The dot-com bust of 2001 was devastating not only to the internet industry, but also to global telecoms, as job losses reached about 500,000 and a number of firms were forced under. The effects of that particular recession lasted a long time, and just a short while after the situation appeared to have stabilised itself, the industry stands faced with yet another global economic downturn.
The mobile industry is not alone in feeling the pain of this recession, with very few industries immune, but that offers little comfort to a sector which knows the toughest times may still be yet to come.
Firms like Canada's Nortel have already cracked under the economic pressure, filing for bankruptcy back in January. Ericsson has already had to axe 5000 jobs, Motorola has recently laid off 4,000 employees as part of what it calls an "existing cost cutting strategy" which has already seen 10,000 jobs go, and even Finnish phone giant Nokia has announced layoffs and factory closures.
Financially, the climate is bleak as consumers rein in spending. Motorola recently posted a 25 per cent sequential decline in handset shipments to 19 million units, Sony Ericsson's shipments have slipped by 1.5 million units from 25.7 million to 24.2 million, and Nokia, Samsung and RIM also all shipped less in the fourth quarter than previous analyst estimates.
Back in November, mobile network operator Vodafone announced it would be cutting costs by approximately £1bn pounds, and other operators quickly followed suit as analyst firm Frost & Sullivan predicted 2009 would be "arguably the toughest economic year since 1992".
At Mobile World Congress in Barcelona this week, the downturn was the topic everyone wanted to talk about. Surprisingly, however, the consensus seemed to be that rather than the financial crisis causing the problems in the mobile industry, it has simply acted as a catalyst to an unavoidable situation.
The main reason most point to for this inevitable fall from grace is that mature mobile markets have been under increasing pressure over voice costs, made more acute by additional regulatory pressures. With customers wanting to spend less and maximise their money's worth, mobile carriers are finding they have an uphill battle to win or even just keep customers, which is taking its toll on revenues.
"What we're going through is more of a fundamental economic reset as opposed to a recession and it's going to take some time before economies around the world really re-establish themselves and we get consistent growth again," said Microsoft chief executive Steve Ballmer at the unveiling of Windows Mobile 6.5 at MWC. "No industry is immune to this economic reset, including the computer industry and the mobile industry. And as people struggle throughout the world to really make every dollar count they're going to expect us in the mobile industry to offer devices and services which offer greater and greater value."

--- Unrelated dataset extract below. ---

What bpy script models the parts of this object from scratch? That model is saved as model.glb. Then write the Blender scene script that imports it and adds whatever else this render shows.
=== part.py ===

Even the emerging markets, which many firms have pinned their hopes on, are not providing much cause for optimism of late. Whereas customers in the developing world may be able to scrape together enough to buy an entry-level, basic £15 handset, firms are discovering those same people are highly unlikely to splash out a further £40 for an upgrade.
In mature markets, too, people are replacing their phones with much less frequency due to longer contract lengths and loyalty incentive programmes. These offer SIM-only contract tariffs, allowing customers to forego a new handset in exchange for reduced usage costs.
So what can the mobile sector do? The answer is far from clear cut. There is talk of carriers temporarily contracting their spending for three to four quarters until the market picks up again, but many also see this as a danger which could result in a spending glut.
There is also much discussion over whether carriers should continue to channel money into new markets, which usually require hefty infrastructure investments, or cut back and focus on markets where they already have an established base. On this, opinions are very much divided, with some analysts saying that a scale back in emerging markets makes sense, while others point out emerging markets are where all the growth is going to be in the future.
Also, a focus on emerging markets does not necessarily have to be as expensive as many believe. Vodafone best illustrates this by frequently transferring its resources from market to market, helping to offset investment costs. When Vodafone decides to roll out a next-generation infrastructure in the mature market, it redeploys its old systems to the developing world. This is a model many seem keen to follow.
Speaking during a keynote about future investment and expansion at MWC, Vodafone's chief executive Vittorio Colao called for more collaboration across the mobile industry as a way of beating the recession.
"We must be smarter in how we co-operate with content suppliers, device vendors and equipment manufacturers," he said. "There is a growing pressure on consumer pricing and an increasing threat of commoditisation."
Clearly, operators will have to make tough decisions about where their capital expenditure goes, especially if they are involved in substantial international investments. Ultimately it will be the smaller, unaffiliated carriers that will face a sterner test than their larger competitors because they are not big enough to raise the capital needed to diversify and effectively compete.
The general mood appears to be that the time is right for significant market consolidation too. Companies like Nokia-Siemens and Alcatel-Lucent may be just the first in a long line of mergers owing to persistent price pressure.
Doubtless the mobile industry will be hard hit by this crisis and job losses will likely reach unprecedented levels. Within this depressing reality, however, some are finding cause for optimism, predicting the crunch may help the industry shed some of its dead weight, streamline itself and push forward.